As I'm sure many of you will know, a golem is a lump of mud animated by magic. That's Jewish qabalistic magic, where you animate the lump by writing one of the names of god and placing it on its forehead.
The play, performed by the theatre company 1927 and which we saw at the Oxford Playhouse the week before last, is really a cautionary metaphor about technology. One of the legends about the golem – intended to be a servant of humankind – ends with the creature of clay getting totally out of control and running a rampage at the expense of its creator.
Aside from some really stunning graphics effects, the play is really about how people have created tech that ends up consuming its creators.
Although not put directly into words, the metaphor points to Facebook and to smartphones which have ended up devouring its creators.
The first iteration of the golem is really rather clumsy and can't do very much as a servant – reminding us of maybe the first PC made by IBM, running DOS and coming with the incredibly slow and convoluted word processor – DisplayWrite.
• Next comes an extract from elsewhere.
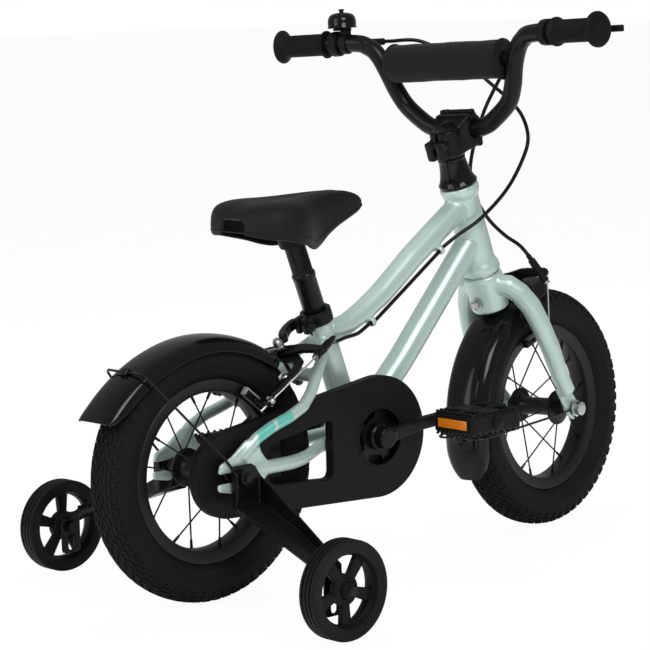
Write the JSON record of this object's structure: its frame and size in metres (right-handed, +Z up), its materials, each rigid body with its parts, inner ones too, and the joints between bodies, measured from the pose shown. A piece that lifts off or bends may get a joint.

But version two of the golem is considerably more accomplished and can do far more than the original PC – possibly this points to later computers running the incredibly unsophisticated first version of Microsoft Windows, complete with Intel processors.
Golem version three, however, is a completely different kettle of fish. It stops being the servant of humans and instead completely takes over peoples' lives – so much so that people become slaves rather than the master of golems.
This, we believe, is a reference to today, where people are so enslaved by their Twitter and Facebook accounts. Obsessed by their smartphones, they – or rather we – spend most of our waking lives tapping stuff here and tapping stuff there. Whether we are riding our bikes or walking in the street, we are trapped by technology and far from us being intelligent and creative people, we have become the servants of tech.
In fact, it is a metaphor of Google's so called “Assistant” and Amazon's “Alexa” and the future offering from Apple.
So, if you get home a bit tired and emotional - that is to say drunk - you could end up ordering all sorts of stuff you neither need nor want. And Amazon Google, a bit like the HAL computer in 2001: A space Oddysey might say to you in a digitised voice: “I can't do that Dave”. And you will get a delivery of stuff spawned by eight pints of beer.
This play, created by www.19-27.co.uk, is still running all over the world, and won an accolade at Salzburg.
The play was wonderful, and the graphics and music beautifully crafted. So there you go.